Daí em diante, só fui ter problemas sérios com química orgânica. Nunca consegui entender direto aqueles desenho com traços e letras. Ao longo da vida acadêmica e profissional, sempre namorei bem com os números. Até que um dia um colega me convidou para dar uma aula numa turma de nono ano. O tema: qual o sentido de se aprender matemática? Senti-me todo enrolado, porque não queria dizer o óbvio: a matemática está em tudo… Queria dizer a eles que não tivessem ojeriza de matemática, que não vissem os números e suas operações como monstro que devora caráteres e dignidades de pessoas. Queria dizer a eles que o gosto desses números não pode ser traduzido pela nota em caneta vermelha na prova, nem faz de ninguém um nerd… Não sei se consegui.
O fato é que fui me dando conta de um fenômeno: no mundo profissional da educação, no mundo acadêmico da pesquisa em política educacional (e das ciências humanas em geral), na formação de professores, essa ojeriza, esse afastamento dos números também é uma constante. Não é estranho afirmar que isso acontece em todos os campos da vida: do consumo à gestão do orçamento doméstico, da noção de área ao entendimento de médias e percentagem.
Desconfio que professoras e professores do Ensino Fundamental I escolhem o curso de pedagogia por vocação, mas também porque não querem matemática no currículo. Ou não? Se sim, será normal que suas aulas de português e de outras disciplinas, sejam mais bem preparadas que as de matemática, e assim eles vão educando o gosto de seus alunos. Desconfio que pesquisadores acadêmicos na área de políticas educacionais privilegiam as pesquisas qualitativas (válidas e necessárias) menos pela crítica epistemológica ao quantitativo que pela dificuldade de manejá-lo. Desconfio, enfim, que se paga juros absurdos em qualquer compra, porque o desconhecimento de seu cálculo leva o consumidor a focar no preço da parcela.
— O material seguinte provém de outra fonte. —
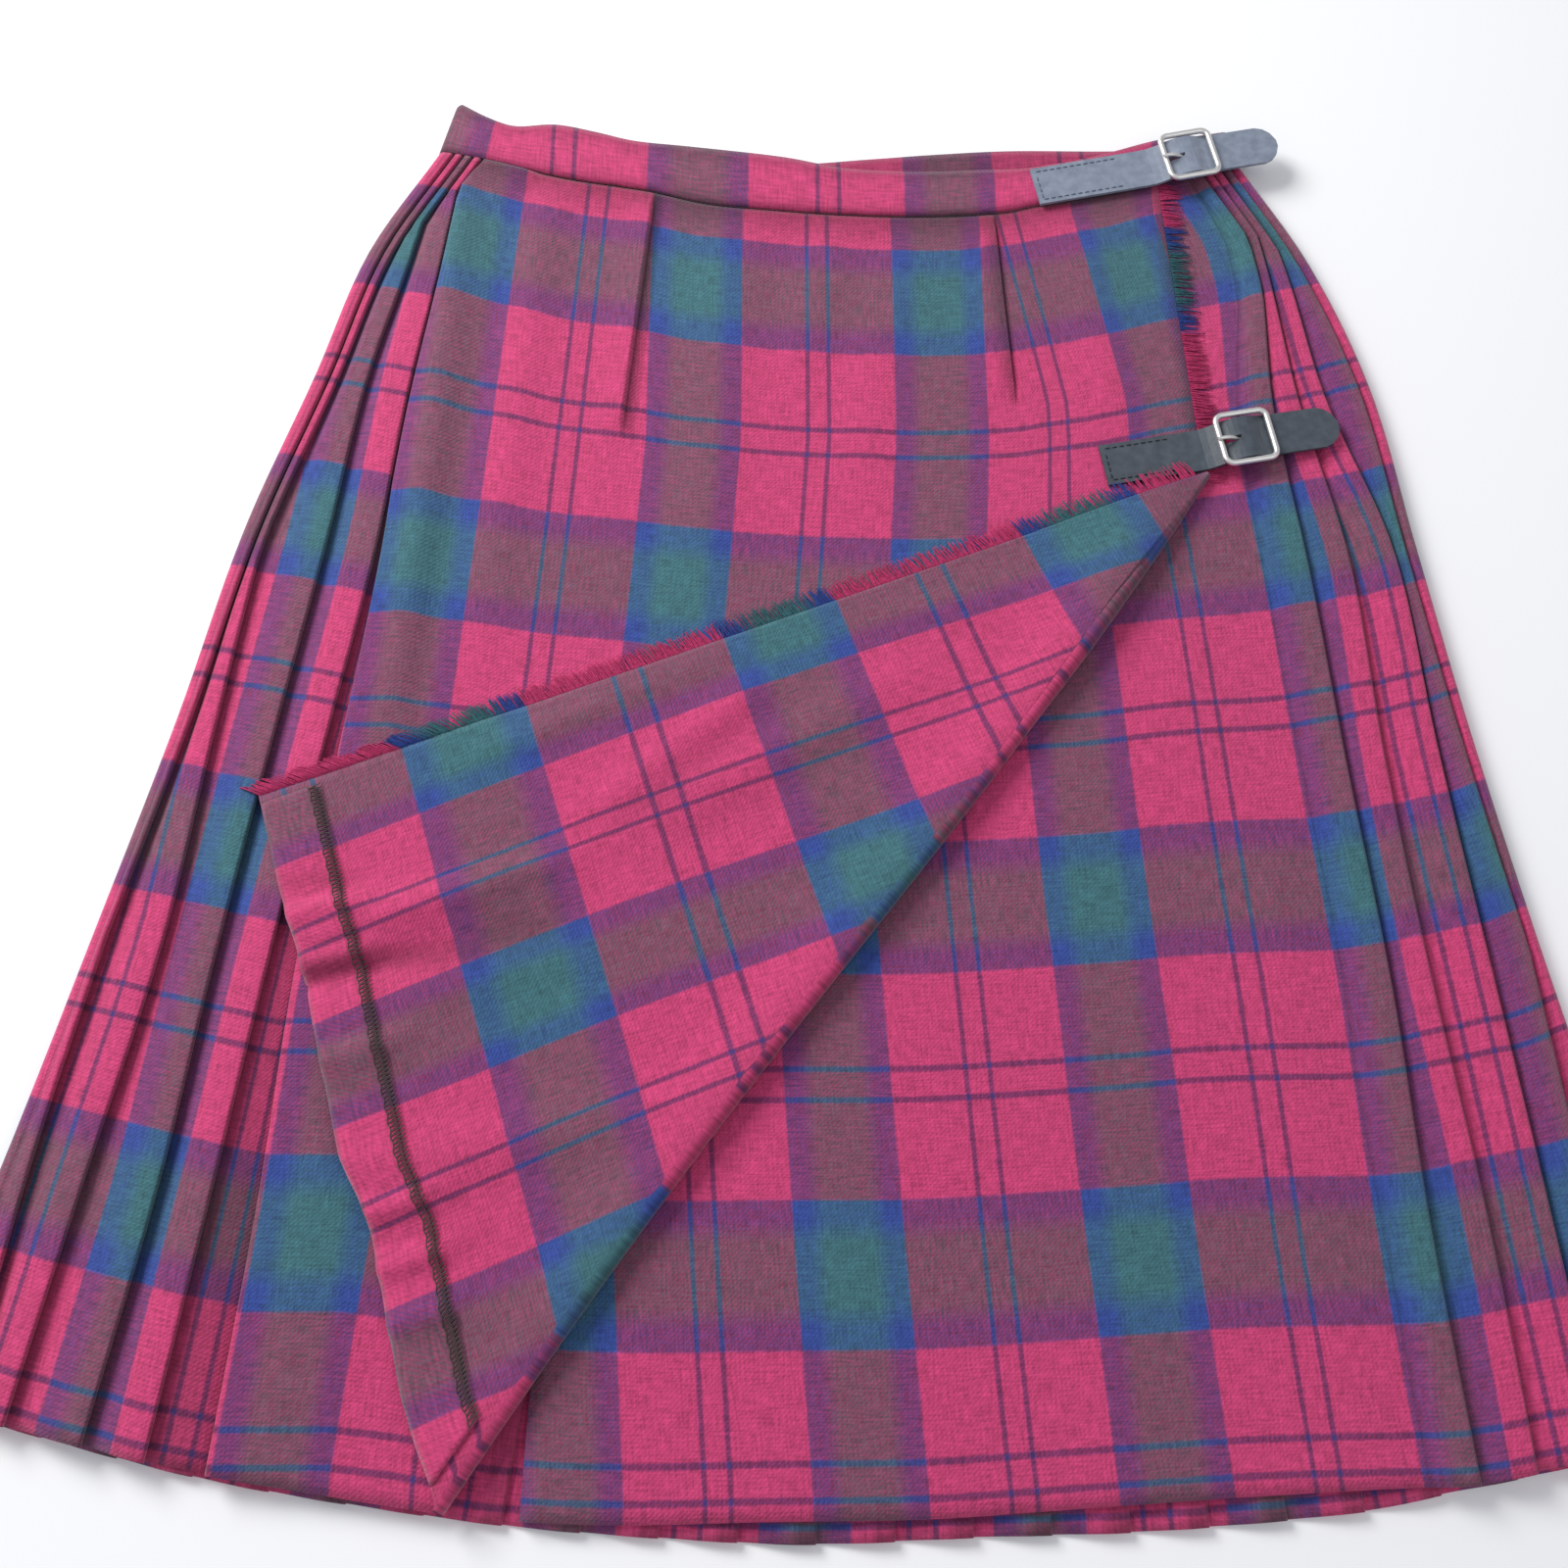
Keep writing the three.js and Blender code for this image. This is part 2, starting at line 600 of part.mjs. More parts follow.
/** A strap with a square sewn end, a rounded tip and a slot for the prong. */
function strap(f) {
  const half = STRAP_WIDE / 2;
  const stations = [0, 12, 26];
  for (const u of [-20, -17, -14, -11, -8.5, -6, -4, -2, 0, 2, 4, 7, 10, 13]) {
    stations.push(f.bar + u);
  }
  stations.push(f.long - 8, f.long - 4.5, f.long - 1.8, f.long);
  const points = [];
  for (const u of stations) {
    const tip = Math.max(0, (u - (f.long - 9)) / 9);
    const wide = half * Math.sqrt(Math.max(0.03, 1 - tip * tip));
    for (const v of [-1, -0.35, 0.35, 1]) {
      points.push(seat(f, [u, v * wide, strapZ(f.rest, u - f.bar)]));
    }
  }
  const faces = gridFaces(stations.length, 4).map((face) => face.reverse());
  const body = thicken('strap', points, faces, STRAP_WALL, FINISHES.leather);
  const slot = slotCutter(f, [7, 2.4, 12], [f.bar - 5.4, 0, 12]);
  return fromManifold(`strap_${f.name}`, toManifold(body.geometry).subtract(slot),
    FINISHES.leather);
}

/** The leather tab that holds the buckle: from the cloth round the bar and back on itself. */
function tab(f) {
  const loop = BAR_RADIUS + SEAM_GAP + TAB_WALL / 2;
  const path = [[TAB_LONG, TAB_Z], [10, TAB_Z], [3, BAR_Z - loop]];
  for (const deg of [-90, -135, 180, 135, 90]) {
    const a = deg * Math.PI / 180;
    path.push([loop * Math.cos(a), BAR_Z + loop * Math.sin(a)]);
  }
  path.push([3.5, BAR_Z + loop - 0.6], [8, TAB_Z + TAB_WALL + SEAM_GAP + 0.2]);
  path.push([TAB_LONG, TAB_Z + TAB_WALL + SEAM_GAP]);
  const points = [];
  for (const [u, z] of path) {
    for (const v of [-0.5, 0.5]) points.push(seat(f, [f.bar + u, v * TAB_WIDE, z]));
  }
  const faces = gridFaces(path.length, 2);
  const body = thicken('tab', points, faces, TAB_WALL, FINISHES.leather);
  const slot = slotCutter(f, [6.6, 2.6, 9], [f.bar - 0.9, 0, BAR_Z]);
  return fromManifold(`tab_${f.name}`, toManifold(body.geometry).subtract(slot),
    FINISHES.leather);
}

/** The buckle: a bowed frame with rounded corners and a bar across its middle. */
function buckle(f) {
  const long = FRAME_LONG / 2 - FRAME_TUBE;
  const tall = FRAME_TALL / 2 - FRAME_TUBE;
  const path = [];
  const corners = [[1, 1, 0], [-1, 1, 90], [-1, -1, 180], [1, -1, 270]];
  for (const [sx, sy, turn] of corners) {
    for (const deg of [0, 30, 60, 90]) {
      const a = (turn + deg) * Math.PI / 180;
      path.push([
        sx * (long - FRAME_CORNER) + FRAME_CORNER * Math.cos(a),
        sy * (tall - FRAME_CORNER) + FRAME_CORNER * Math.sin(a),
      ]);
    }
    if (sx === sy) path.push([0, sy * tall]);
  }
  const ring = path.map(([u, v]) => seat(f, [
    f.bar + u, v, BAR_Z + FRAME_RISE * Math.abs(u / long) ** 1.5,
  ]));
  const round = new THREE.CatmullRomCurve3(ring.map((q) => new THREE.Vector3(...q)), true);
  const frame = new THREE.TubeGeometry(round, FRAME_STEPS, FRAME_TUBE, WIRE_SIDES, true);
  const ends = [-tall, tall].map((v) => new THREE.Vector3(...seat(f, [f.bar, v, BAR_Z])));
  const bar = wire(new THREE.LineCurve3(...ends), BAR_RADIUS, 1);
  return fromManifold(`buckle_${f.name}`, toManifold(merged(frame)).add(toManifold(bar)),
    FINISHES.nickel);
}

/** The prong: wound round the bar, up through the strap and onto the frame's side. */
function prong(f) {
  const loop = BAR_RADIUS + SEAM_GAP + PRONG_TUBE;
  const path = [];
  for (let deg = -200; deg <= 90; deg += 29) {
    const a = deg * Math.PI / 180;
    path.push([loop * Math.cos(a), BAR_Z + loop * Math.sin(a)]);
  }
  path.push([-2.6, BAR_Z + loop + 0.3], [-5, 13.4], [-7.4, 14.9], [-9.6, 16], [-12.6, 16.1]);
  const centre = path.map(([u, z]) => new THREE.Vector3(...seat(f, [f.bar + u, 0, z])));
  const rod = wire(new THREE.CatmullRomCurve3(centre), PRONG_TUBE, PRONG_STEPS);
  return mesh(`prong_${f.name}`, Array.from(rod.getAttribute('position').array),
    Array.from(rod.getIndex().array), FINISHES.nickel);
}

function build() {
  const group = new THREE.Group();
  group.add(
    clothFrom('under_apron', ROWS, underApron),
    clothFrom('pleats_right', ROWS, rightPleats),
    clothFrom('pleats_back', ROWS, backPleats),
    clothFrom('pleats_left', ROWS, leftPleats),
    overApron(),
    hemTurnup(),
    waistband(),
  );
  const edge = [FLAP_CORNER[0] - APEX[0], FLAP_CORNER[1] - APEX[1]];
  const size = Math.hypot(...edge);
  group.add(
    fringe('fringe_upper', [FRINGE_EDGE_TOP + 0.3, 281.5], [APEX[0] - 0.4, APEX[1] + 7],
      [0.995, -0.1], 8, () => FRONT[1]),
    fringe('fringe_lower', flapEdge(0.03), flapEdge(0.995),
      [edge[1] / size, -edge[0] / size], 6.5, flapZ),
  );
  for (const f of FASTENINGS) group.add(strap(f), tab(f), buckle(f), prong(f));
  const box = new THREE.Box3().setFromObject(group);
  const centre = box.getCenter(new THREE.Vector3());
  for (const solid of group.children) {
    solid.geometry.translate(-centre.x, -centre.y, -box.min.z);
  }
  return group;
}

export default build();
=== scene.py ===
"""A kilted wrap skirt of checked wool, laid flat with one corner of its apron turned back.

Lengths are in millimetres as the skirt lies, measured from the point under the middle of
the view. Every mesh is written in metres, in the frame's own place.
"""

import logging
import math
import random
from dataclasses import dataclass, field
from enum import Enum
from typing import Callable, Sequence

import bpy
import numpy as np
from mathutils import Matrix, Vector


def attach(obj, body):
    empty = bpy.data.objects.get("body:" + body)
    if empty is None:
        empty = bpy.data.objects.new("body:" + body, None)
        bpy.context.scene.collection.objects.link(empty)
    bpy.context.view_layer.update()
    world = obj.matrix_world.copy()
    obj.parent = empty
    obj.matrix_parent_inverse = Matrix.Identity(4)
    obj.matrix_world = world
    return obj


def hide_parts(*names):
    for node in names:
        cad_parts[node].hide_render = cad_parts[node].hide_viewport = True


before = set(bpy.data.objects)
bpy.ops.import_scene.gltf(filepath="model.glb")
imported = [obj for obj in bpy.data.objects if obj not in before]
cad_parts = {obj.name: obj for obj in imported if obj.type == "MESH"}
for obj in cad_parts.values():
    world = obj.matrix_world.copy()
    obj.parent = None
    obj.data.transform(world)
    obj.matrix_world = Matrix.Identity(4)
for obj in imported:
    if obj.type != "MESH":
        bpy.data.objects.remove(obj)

Pair = tuple[float, float]
Triple = tuple[float, float, float]
Quad = tuple[float, float, float, float]

LOG = logging.getLogger("skirt")
MM = 0.001
MIDDLE = (6.2065, 25.4465)     # the frame's origin, from the point under the view's middle

# The check: how far it takes to repeat, across (warp) and down (weft).
SETT = 107.0
SETT_DOWN = 143.5

# The cloth and how it folds, as in the solids.
WALL = 0.9             # its thickness
STEP = 1.4             # from one layer to the next
GAP = 0.3              # between two pieces that meet
WAIST_GAP = 0.6        # between the skirt and the waistband's lower line
PLEAT_CLOTH = 35.7     # what a back pleat takes: a third of the check's repeat
BACK_PLEATS = 23       # folds across the back, the first of them in the right side's piece
SIDE_RADIUS = 3.5      # of the turn round each side
MIN_PITCH = 4.3        # the least from one fold to the next
RAMP = 2.8             # the least of a pleat that is left for its climb over the one before
TURN = 0.8             # how far past a fold the cloth comes out again
RECESS = 16.0          # depth of the inverted pleat at the over apron's left edge
MID_Z = 4.0            # height of the middle between front and back
FIRST = 0.7            # from there to the nearest layer
FRONT_LEVELS = (MID_Z + FIRST, MID_Z + FIRST + STEP, MID_Z + FIRST + 2 * STEP)
BACK_LEVELS = (MID_Z - FIRST, MID_Z - FIRST - STEP, MID_Z - FIRST - 2 * STEP)
APRON_Z = FRONT_LEVELS[1]      # where the over apron lies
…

Agora, se a matemática é uma linguagem humana para ler e interpretar a realidade, portanto equivalente às outras linguagens, por que a deixamos sob o manejo de especialistas? Por que a tememos? Afinal, os nossos cérebros e esquemas mentais, ao que pese a variabilidade entre indivíduos, são iguais. Sim, há experts em matemática como há em tudo. Há vocações para as mais diversas habilidades, sendo, portanto, aceitável que uns tenham mais facilidades que outros no manejo dos números. Mas não é que todos sejam experts em matemática, não é disso que se trata… se trata da alfabetização em matemática.
Ao nos deparamos com números na economia, na pesquisa política, nas regras de compras a prazo, nos dados das políticas públicas, precisamos entendê-los minimamente. Não é o preço de cada latinha de cerveja, mas a relação entre a quantidade de seu conteúdo e o preço por litro; não é o valor do que se recebe no salário, mas o que essa quantia pode comprar; não é o que cada pessoa paga de imposto, mas o percentual dessa quantia em relação ao que se recebe. É o conceito de proporcionalidade e seu potencial de nos fazer prever o futuro, medir sem usar uma régua ou saber como distribuir o recurso ao longo do tempo. Precisamos aprender não a fórmula da equação, mas a ideia de conhecer por meio de inferências e deduções lógicas, apropriando-nos de seu poder e de suas fraquezas.
E por que não conseguimos? Seria por que não gostamos de matemática e por não gostarmos não nos interessamos? Ou, ao contrário, por não sabermos é que dizemos não gostar? E se a raposa soubesse e pudesse construir escadas ou usar uma vara para derrubar as uvas? Certamente que não sairia destratando as pobres (e deliciosas) uvas.